Heaton wrote on Twitter that the Indian businessman could not possibly have made the journey from the Egyptian city of Abu Simbel to Bir Tawil, as he claimed he did in his Facebook post, since both places are separated by Lake Nasser, which cannot be crossed since there are no ferry services or a bridge.
Heaton and Dixit then spoke to each other privately. On November 16, both men took to Twitter to announce they would work together for the development of Bir Tawil. Heaton also deleted his tweets accusing Dixit of lying.
The Russian claim
The next day, Zhikharev, a Russian radio professional and globe trotter, wrote a letter to the Russian website TJournal stating that both Heaton and Dixit faked their visits to Bir Tawil. In his letter, Zhikharev claimed that Dixit, like Heaton before him, took photographs of himself in the desert in Egypt, near Bir Tawil, and passed them off as proof that he had visited the terra nullis. He said Dixit should offer geotagged photographs as evidence that he had actually been there.

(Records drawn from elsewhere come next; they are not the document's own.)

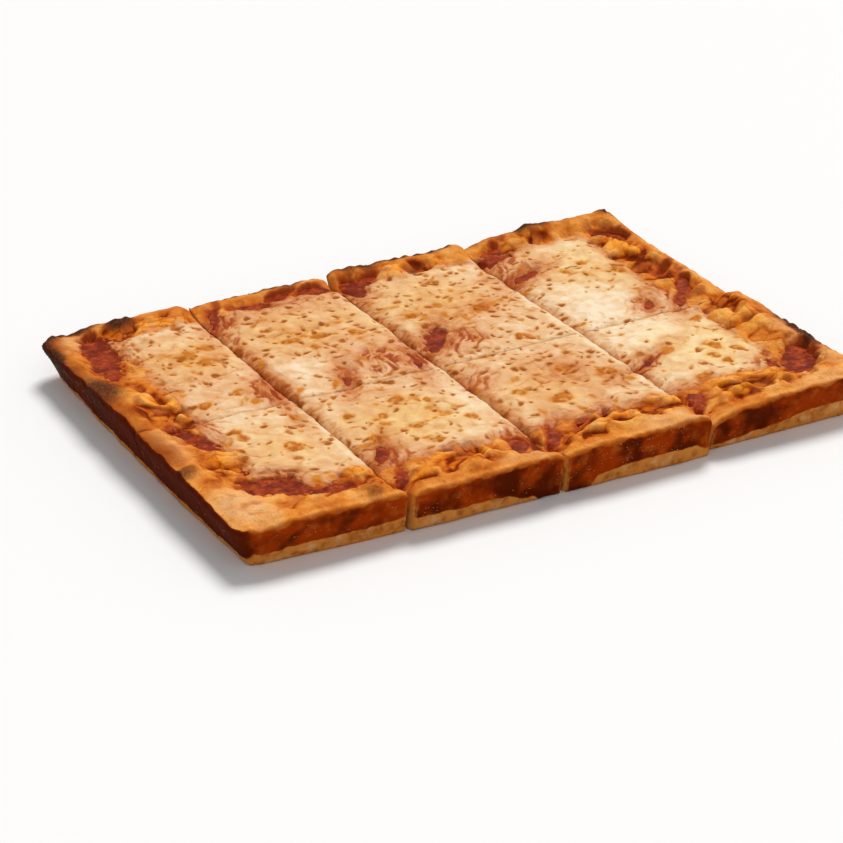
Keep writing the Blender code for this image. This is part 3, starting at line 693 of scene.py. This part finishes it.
def paint_rim(plan):
    """The colour of the rim, which starts in the border of the cheese."""
    on_rim = ease((0.0055 - plan.on_cheese + 0.005 * plan.grain + 0.006 * plan.toasted) / 0.009)
    on_rim = np.maximum(on_rim * (1 - plan.pool_near), ease((0.0005 - plan.on_cheese) / 0.001))
    level = 0.58 + 0.34 * rough(X, Y, 0.021, 55) + 0.2 * rough(X, Y, 0.0085, 56)
    level = level + 0.1 * (plan.fine + plan.floury + plan.band)
    # A painted highlight: a lighter line along the rim's rounded outer edge
    level = level + 0.12 * ease(1 - np.abs(plan.edge - 0.004) / 0.003)
    # Tops of bubbles and lumps are painted lighter as a painted highlight, with each lump's own tint, and
    # creases are painted darker as painted shade
    bump_light_and_tint = 0.6 * (plan.bubble - 0.6) + 0.25 * (plan.dome - 0.6) + 0.3 * (plan.tint - 0.5)
    level = level + plan.lumpy * bump_light_and_tint
    level = level - 0.85 * plan.crease - 170 * np.clip(plan.swell - 0.0012, 0, 0.004)
    rim = Paint(CRUST_TONES, level)
    rim.glaze(AMBER_GLAZE, plan.lumpy * ease(0.55 + 1.5 * rough(X, Y, 0.013, 63)))
    rim.glaze(AMBER_GLAZE, 0.6 * ease(1.6 * rough(X, Y, 0.016, 64) - 0.1) * (1 - plan.floury))
    rim.lay(CRUST_FLOUR, plan.floury * (0.65 + 0.6 * plan.grain))
    rim.lay(BLUSH, 0.65 * plan.band * ease(1.4 * noise(X, Y, 0.008, 57) - 0.05))
    rim.glaze(PINK_GLAZE, plan.by_pool * ease(0.7 + plan.grain))
    rim.lay(TOAST_BROWN, 0.85 * ease(1 - (plan.edge + 0.0012 * plan.grain) / 0.0034))
    uneven = noise(X, Y, 0.022, 66)
    browned = ease(1 - (plan.away["left"] + 0.006 * uneven) / 0.018) * ease((Y - 0.085) / 0.03)
    rim.lay(CRUST_BROWN, np.maximum(browned, 0.7 * ease(1 - (plan.away["back"] + 0.004 * uneven) / 0.006)))
    rim.lay(TOAST_BROWN, 0.6 * ease(1.9 * rough(X, Y, 0.0065, 58) - 0.6))
    rim.lay(SAUCE_STAIN, 0.9 * ease((0.0034 - plan.pool + 0.002 * plan.grain) / 0.0032))
    speckled = ease(0.5 + 1.8 * rough(X, Y, 0.0013, 59))
    rim.lay(CRUST_BROWN, 1.3 * plan.charred)
    rim.lay(SOOT, plan.charred * (0.35 + 0.8 * speckled))
    rim.lay(CHAR, 1.2 * (plan.charred - 0.35) * (0.3 + 0.9 * speckled))
    plan.colour = plan.cheese_colour + (rim.colour - plan.cheese_colour) * on_rim[..., None]
    plan.char = np.clip(plan.charred * (0.9 + 0.6 * plan.fine), 0, 1)


def lay_out_plan():
    plan = Plan()
    measure(plan)
    lay_borders(plan)
    fold_rim(plan)
    raise_crust(plan)
    spread_cheese(plan)
    fill_sauce(plan)
    paint_cheese(plan)
    paint_rim(plan)
    return plan


# The slices

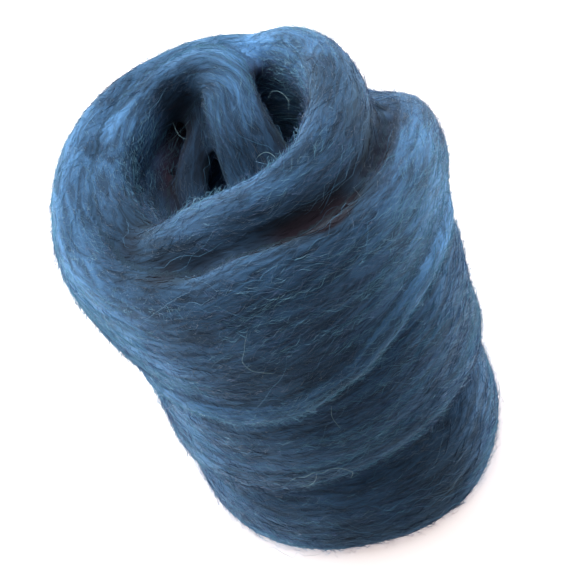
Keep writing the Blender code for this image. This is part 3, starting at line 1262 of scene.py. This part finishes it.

Zhikharev claims to have visited Bir Tawil in December 2014, shortly after Heaton says he did, following which he named the land “Kingdom Mediae Terrae” or the Kingdom of Middle Earth, and announced he was its king.
Speaking to Scroll.in, Zhikharev said that Heaton could not have received permission from the Egyptian Army to travel to Bir Tawil as he claimed he did. Claiming that he had spoken to the head of the Army in Egypt, Zhikharev said: “They knew about Heaton’s claim but laughed and said that there is absolutely no way anyone would give them permission to go there [Bir Tawil]. It’s like giving an American permission to travel to Pakistan from Indian border control.”
Zhikharev also pointed to discrepancies in Heaton’s account of his conquest of Bir Tawil. “Every article that published his achievement was stating that it took him 14 hours on camels to travel to Bir Tawil [from El Shalateen in Egypt],” said Zhikharev. “But it is a 214 km-long straight line through the mountains. Camels should have been walking on the air [literally, flying] at 16 km per hour.”
Zhikharev insisted again that Dixit and Heaton should at least be able to prove their claims through geo-tagging technology as he says he has done himself.
Dixit, who has joined Heaton in helping him set up his server farm in Bir Tawil, brushed off Zhikharev’s allegations as nonsensical.
Heaton told Scroll.in that it was Zhikharev who was lying about his trip. “The only news agencies to really cover his efforts were Russian news outlets,” he said.
Zhikharev, however, is confident that Dixit and Heaton will not be visiting Bir Tawil any time soon. He said that he is setting up an amateur radio transmitter in the area and that he is working with a Russian geological company based in Sudan to drill water in Bir Tawil. “After we will have water available from the well, we will discuss further plans,” Zhikharev said.